> [What needs to be done] Reproduce the listing below without any change.

> [Entries supplied]
▼
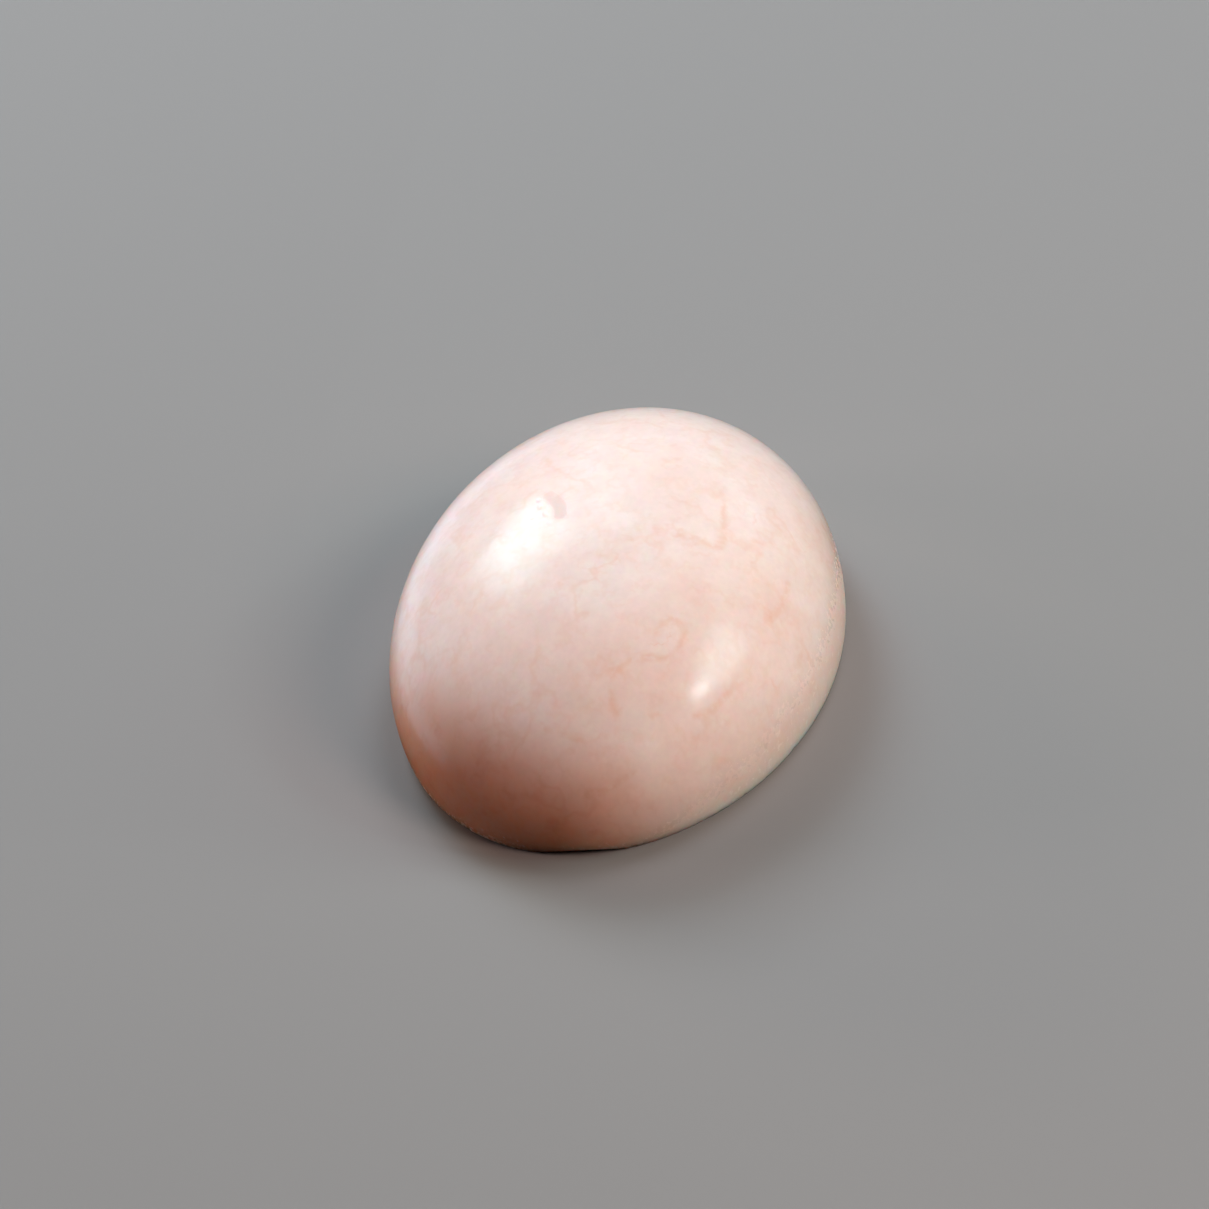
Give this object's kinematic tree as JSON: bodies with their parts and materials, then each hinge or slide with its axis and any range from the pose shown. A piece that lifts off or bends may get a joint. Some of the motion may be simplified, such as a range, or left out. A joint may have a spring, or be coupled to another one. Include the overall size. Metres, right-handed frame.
{
  "type": "oval cabochon gemstone",
  "caption": "Oval cabochon of pink opal with a high polished dome, a rolled lower edge and a flat ground back to rest or glue it on.",
  "frame": {"origin": "centre of the flat back, on the surface that the stone lies on", "axes": "+X along the oval's length, +Y across its width, +Z from the flat back up to the top of the dome"},
  "size_m": [0.02, 0.015, 0.007],
  "materials": {
    "pink_opal": "polished dome, faintly translucent pale pink with clouds and fine rusty veins; the back and its edge are ground matt"
  },
  "bodies": {
    "root": {"cabochon": "pink_opal"}
  },
  "joints": []
}
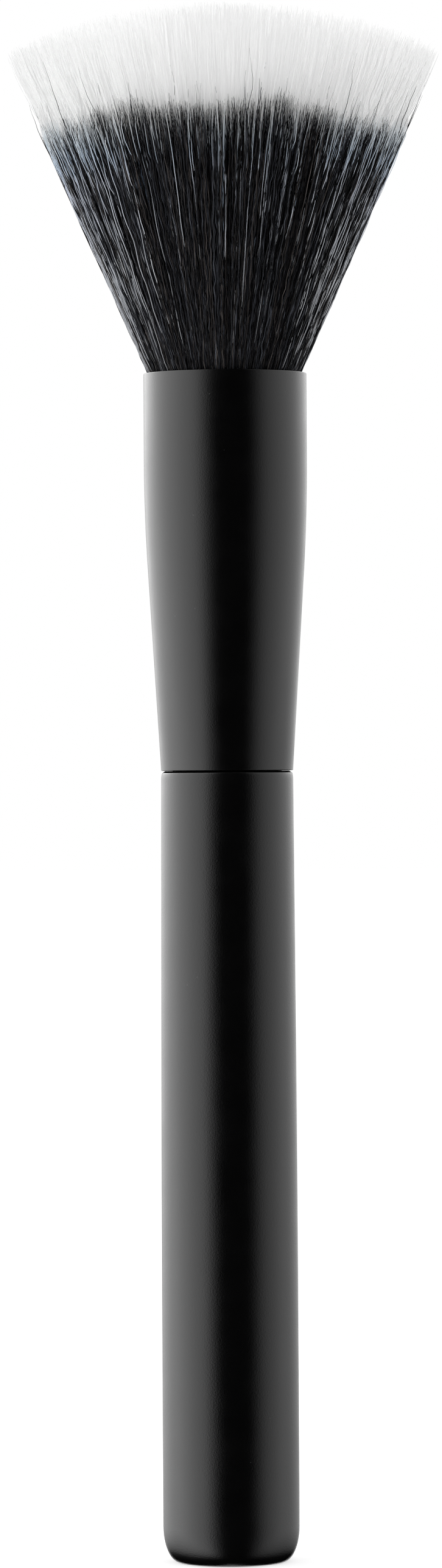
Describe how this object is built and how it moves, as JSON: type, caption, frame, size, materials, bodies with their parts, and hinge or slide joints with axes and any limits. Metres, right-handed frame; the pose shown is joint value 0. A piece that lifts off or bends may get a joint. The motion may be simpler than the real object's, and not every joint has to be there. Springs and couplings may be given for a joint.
{
  "type": "makeup brush",
  "caption": "Stippling makeup brush, upright on its tail: flared tuft of short black and longer white fibres, tapered black ferrule and round black handle.",
  "frame": {"origin": "centre of the handle's flat tail face, on which the brush stands", "axes": "+Z along the brush's axis, from the tail to the tuft; X and Y across it, alike because the brush is round"},
  "size_m": [0.0444, 0.0444, 0.1649],
  "materials": {
    "handle_lacquer": "satin",
    "ferrule_coating": "satin",
    "handle_glue": "gloss",
    "root_resin": "gloss",
    "cotton_thread": "matte",
    "black_fibre": "satin",
    "white_fibre": "satin"
  },
  "bodies": {
    "root": {"handle": "handle_lacquer", "ferrule": "ferrule_coating", "handle_glue": "handle_glue", "root_plug": "root_resin", "binding_thread": "cotton_thread", "black_fibres_core": "black_fibre", "black_fibres_inner": "black_fibre", "black_fibres_middle": "black_fibre", "black_fibres_outer": "black_fibre", "white_fibres_core": "white_fibre", "white_fibres_inner": "white_fibre", "white_fibres_middle": "white_fibre", "white_fibres_outer": "white_fibre"}
  },
  "joints": []
}
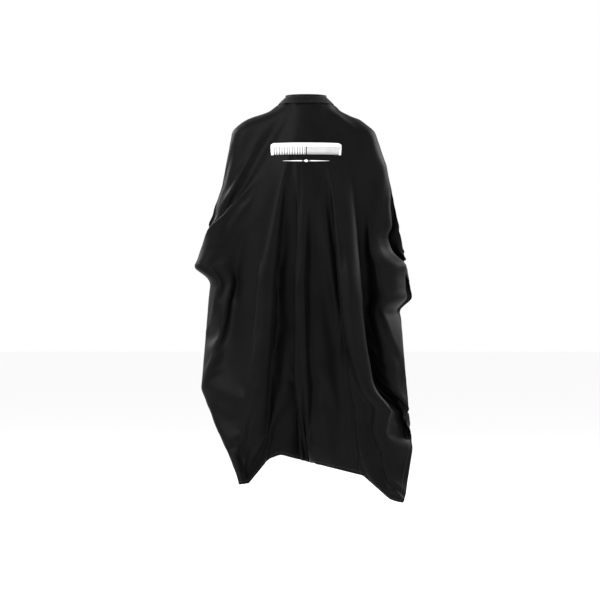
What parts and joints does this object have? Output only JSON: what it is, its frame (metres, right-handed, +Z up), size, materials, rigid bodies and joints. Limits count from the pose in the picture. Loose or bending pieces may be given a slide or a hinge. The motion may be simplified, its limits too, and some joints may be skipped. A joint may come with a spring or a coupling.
{
  "type": "barber cape",
  "caption": "Black cloth hair-cutting cape draped as worn, long in front and short behind, with a layered neckband that snaps shut at the back of the neck.",
  "frame": {"origin": "centre of the neckband's top edge, on the axis of the neck", "axes": "+Z up along the neck, -Y the wearer's front where the print is, +X the wearer's left"},
  "size_m": [0.7353, 0.3858, 1.3558],
  "materials": {
    "cape_cloth": "black woven polyester taffeta, faint sheen",
    "neckband_cloth": "black woven polyester, topstitched",
    "interlining": "grey non-woven stiffener",
    "binding": "black bias binding",
    "snap_metal": "gunmetal plated",
    "print_ink": "white screen-print ink",
    "label_cloth": "blank white woven tape"
  },
  "bodies": {
    "root": {"cape_cloth": "cape_cloth", "neckband_outer": "neckband_cloth", "neckband_interlining": "interlining", "neckband_lining": "neckband_cloth", "neck_seam_binding": "binding", "snap_studs": "snap_metal", "snap_stud_posts": "snap_metal", "chest_print": "print_ink", "chest_print_rule": "print_ink", "care_label": "label_cloth"},
    "closure_tab": {"closure_tab_outer": "neckband_cloth", "closure_tab_interlining": "interlining", "closure_tab_lining": "neckband_cloth", "snap_caps": "snap_metal", "snap_sockets": "snap_metal"}
  },
  "joints": [
    {"name": "closure_tab_hinge", "type": "hinge", "parent": "root", "child": "closure_tab", "pos_m": [-0.00029, 0.0824, -0.01349], "axis": [-0.0025, 0.7193, -0.6947], "range_deg": [0, 75]}
  ]
}
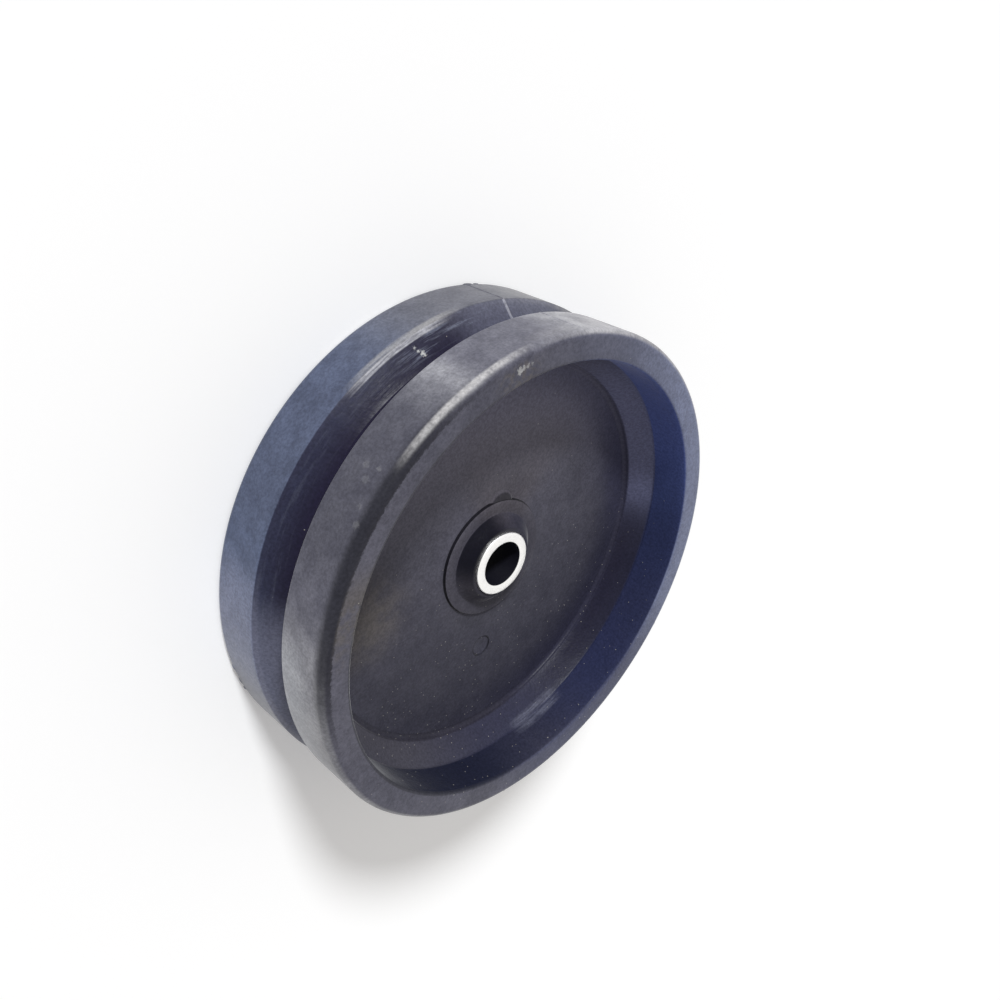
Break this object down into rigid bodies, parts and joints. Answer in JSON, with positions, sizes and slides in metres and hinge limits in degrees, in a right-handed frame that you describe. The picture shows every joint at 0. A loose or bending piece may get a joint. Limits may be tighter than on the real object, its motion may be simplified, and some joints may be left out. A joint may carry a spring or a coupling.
{
  "type": "v groove wheel",
  "caption": "Moulded plastic wheel with a V groove round its tread, dished sides and a thin web, turning on a short steel axle sleeve.",
  "frame": {"origin": "centre of the wheel: on the axis, half way between the two side faces", "axes": "+Z along the axle, out of the front side that shows the gate mark; the wheel lies on its rear side face"},
  "size_m": [0.075, 0.075, 0.0234],
  "materials": {
    "wheel_plastic": "charcoal moulded plastic with a faint blue cast, dusty and lightly rubbed",
    "sleeve_steel": "bright sawn and deburred tube ends"
  },
  "bodies": {
    "sleeve": {"axle_sleeve": "sleeve_steel"},
    "wheel": {"moulded_wheel": "wheel_plastic"}
  },
  "joints": [
    {"name": "wheel_spin", "type": "hinge", "parent": "sleeve", "child": "wheel", "pos_m": [0, 0, 0], "axis": [0, 0, 1], "continuous": true}
  ]
}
▲
> [Response to the task]
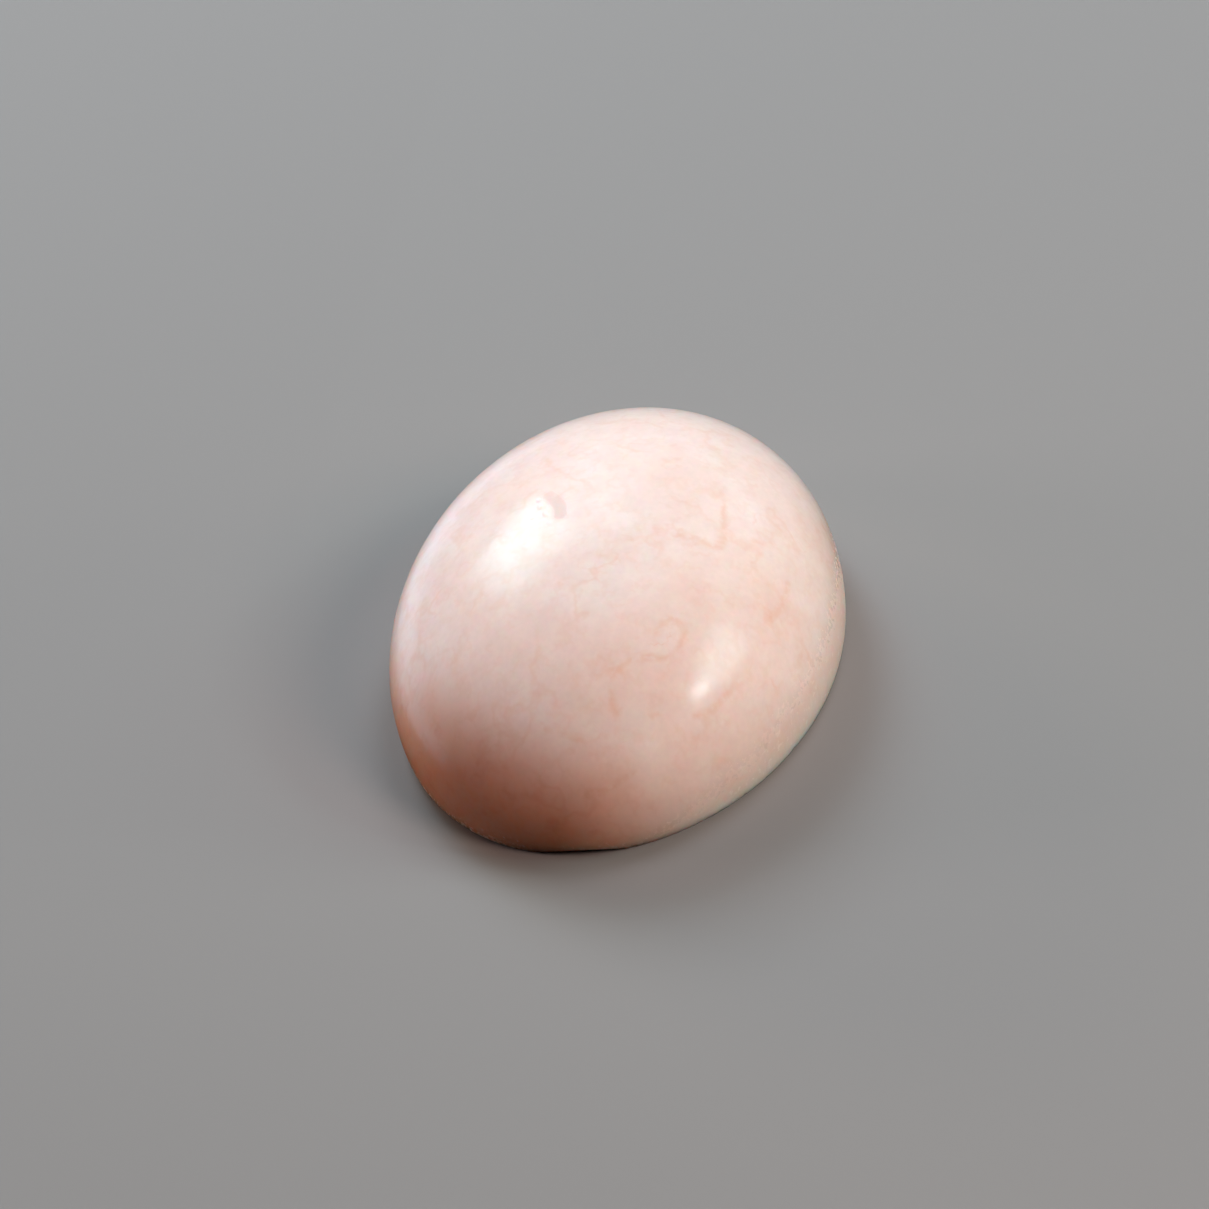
Give this object's kinematic tree as JSON: bodies with their parts and materials, then each hinge or slide with its axis and any range from the pose shown. A piece that lifts off or bends may get a joint. Some of the motion may be simplified, such as a range, or left out. A joint may have a spring, or be coupled to another one. Include the overall size. Metres, right-handed frame.
{
  "type": "oval cabochon gemstone",
  "caption": "Oval cabochon of pink opal with a high polished dome, a rolled lower edge and a flat ground back to rest or glue it on.",
  "frame": {"origin": "centre of the flat back, on the surface that the stone lies on", "axes": "+X along the oval's length, +Y across its width, +Z from the flat back up to the top of the dome"},
  "size_m": [0.02, 0.015, 0.007],
  "materials": {
    "pink_opal": "polished dome, faintly translucent pale pink with clouds and fine rusty veins; the back and its edge are ground matt"
  },
  "bodies": {
    "root": {"cabochon": "pink_opal"}
  },
  "joints": []
}
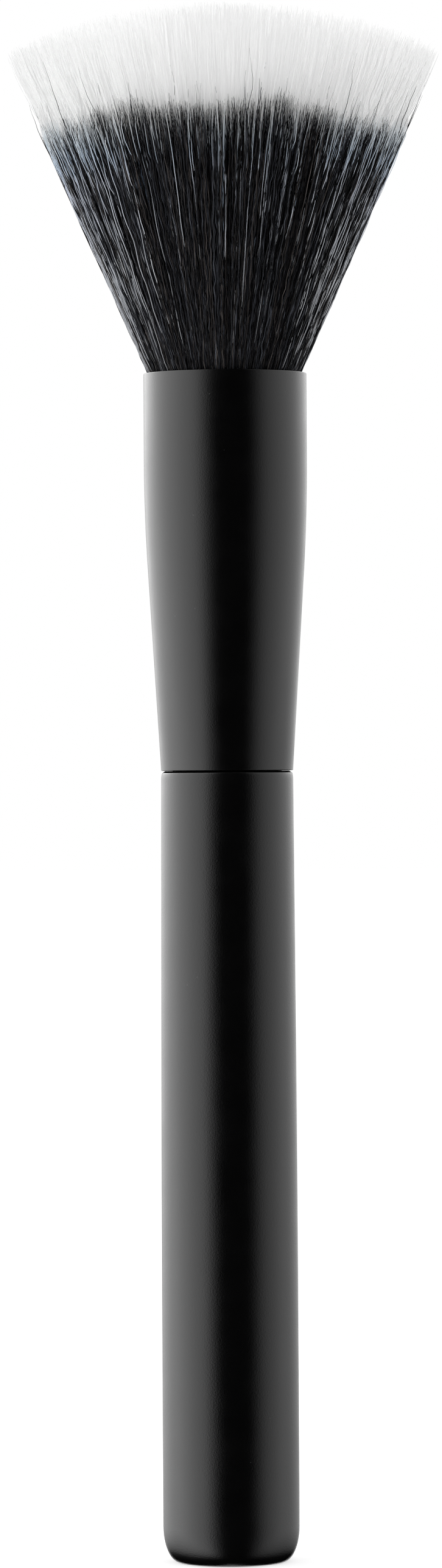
Describe how this object is built and how it moves, as JSON: type, caption, frame, size, materials, bodies with their parts, and hinge or slide joints with axes and any limits. Metres, right-handed frame; the pose shown is joint value 0. A piece that lifts off or bends may get a joint. The motion may be simpler than the real object's, and not every joint has to be there. Springs and couplings may be given for a joint.
{
  "type": "makeup brush",
  "caption": "Stippling makeup brush, upright on its tail: flared tuft of short black and longer white fibres, tapered black ferrule and round black handle.",
  "frame": {"origin": "centre of the handle's flat tail face, on which the brush stands", "axes": "+Z along the brush's axis, from the tail to the tuft; X and Y across it, alike because the brush is round"},
  "size_m": [0.0444, 0.0444, 0.1649],
  "materials": {
    "handle_lacquer": "satin",
    "ferrule_coating": "satin",
    "handle_glue": "gloss",
    "root_resin": "gloss",
    "cotton_thread": "matte",
    "black_fibre": "satin",
    "white_fibre": "satin"
  },
  "bodies": {
    "root": {"handle": "handle_lacquer", "ferrule": "ferrule_coating", "handle_glue": "handle_glue", "root_plug": "root_resin", "binding_thread": "cotton_thread", "black_fibres_core": "black_fibre", "black_fibres_inner": "black_fibre", "black_fibres_middle": "black_fibre", "black_fibres_outer": "black_fibre", "white_fibres_core": "white_fibre", "white_fibres_inner": "white_fibre", "white_fibres_middle": "white_fibre", "white_fibres_outer": "white_fibre"}
  },
  "joints": []
}
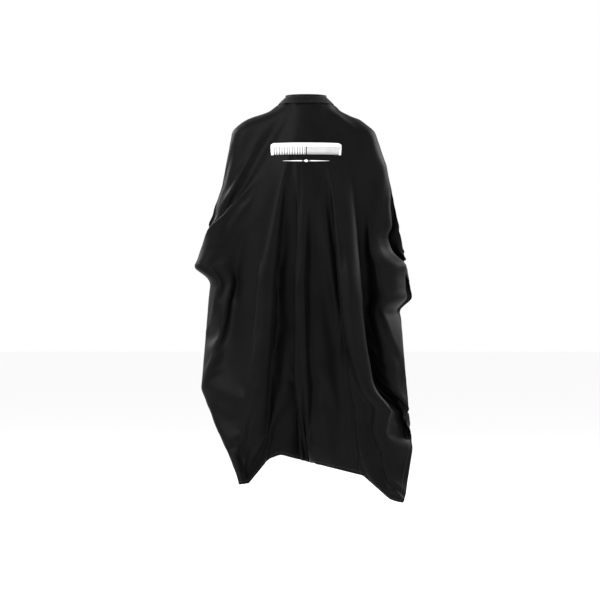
What parts and joints does this object have? Output only JSON: what it is, its frame (metres, right-handed, +Z up), size, materials, rigid bodies and joints. Limits count from the pose in the picture. Loose or bending pieces may be given a slide or a hinge. The motion may be simplified, its limits too, and some joints may be skipped. A joint may come with a spring or a coupling.
{
  "type": "barber cape",
  "caption": "Black cloth hair-cutting cape draped as worn, long in front and short behind, with a layered neckband that snaps shut at the back of the neck.",
  "frame": {"origin": "centre of the neckband's top edge, on the axis of the neck", "axes": "+Z up along the neck, -Y the wearer's front where the print is, +X the wearer's left"},
  "size_m": [0.7353, 0.3858, 1.3558],
  "materials": {
    "cape_cloth": "black woven polyester taffeta, faint sheen",
    "neckband_cloth": "black woven polyester, topstitched",
    "interlining": "grey non-woven stiffener",
    "binding": "black bias binding",
    "snap_metal": "gunmetal plated",
    "print_ink": "white screen-print ink",
    "label_cloth": "blank white woven tape"
  },
  "bodies": {
    "root": {"cape_cloth": "cape_cloth", "neckband_outer": "neckband_cloth", "neckband_interlining": "interlining", "neckband_lining": "neckband_cloth", "neck_seam_binding": "binding", "snap_studs": "snap_metal", "snap_stud_posts": "snap_metal", "chest_print": "print_ink", "chest_print_rule": "print_ink", "care_label": "label_cloth"},
    "closure_tab": {"closure_tab_outer": "neckband_cloth", "closure_tab_interlining": "interlining", "closure_tab_lining": "neckband_cloth", "snap_caps": "snap_metal", "snap_sockets": "snap_metal"}
  },
  "joints": [
    {"name": "closure_tab_hinge", "type": "hinge", "parent": "root", "child": "closure_tab", "pos_m": [-0.00029, 0.0824, -0.01349], "axis": [-0.0025, 0.7193, -0.6947], "range_deg": [0, 75]}
  ]
}
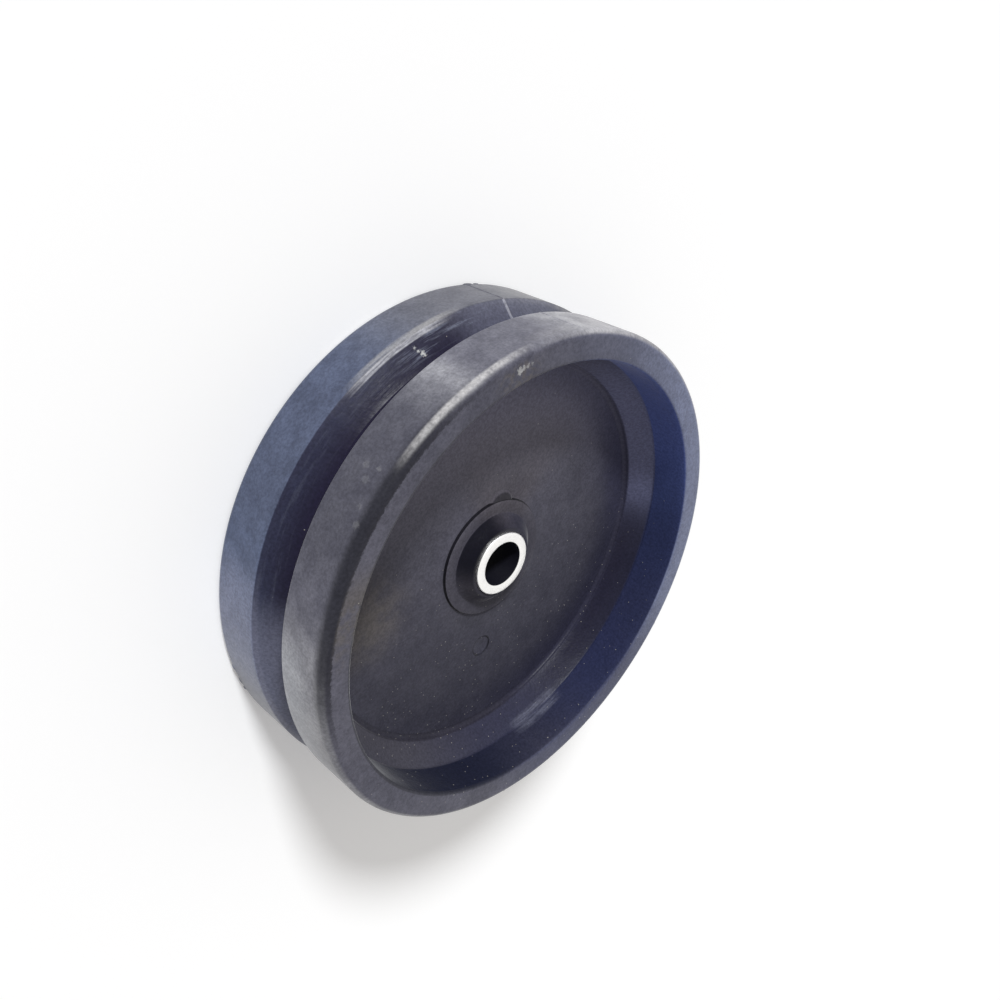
Break this object down into rigid bodies, parts and joints. Answer in JSON, with positions, sizes and slides in metres and hinge limits in degrees, in a right-handed frame that you describe. The picture shows every joint at 0. A loose or bending piece may get a joint. Limits may be tighter than on the real object, its motion may be simplified, and some joints may be left out. A joint may carry a spring or a coupling.
{
  "type": "v groove wheel",
  "caption": "Moulded plastic wheel with a V groove round its tread, dished sides and a thin web, turning on a short steel axle sleeve.",
  "frame": {"origin": "centre of the wheel: on the axis, half way between the two side faces", "axes": "+Z along the axle, out of the front side that shows the gate mark; the wheel lies on its rear side face"},
  "size_m": [0.075, 0.075, 0.0234],
  "materials": {
    "wheel_plastic": "charcoal moulded plastic with a faint blue cast, dusty and lightly rubbed",
    "sleeve_steel": "bright sawn and deburred tube ends"
  },
  "bodies": {
    "sleeve": {"axle_sleeve": "sleeve_steel"},
    "wheel": {"moulded_wheel": "wheel_plastic"}
  },
  "joints": [
    {"name": "wheel_spin", "type": "hinge", "parent": "sleeve", "child": "wheel", "pos_m": [0, 0, 0], "axis": [0, 0, 1], "continuous": true}
  ]
}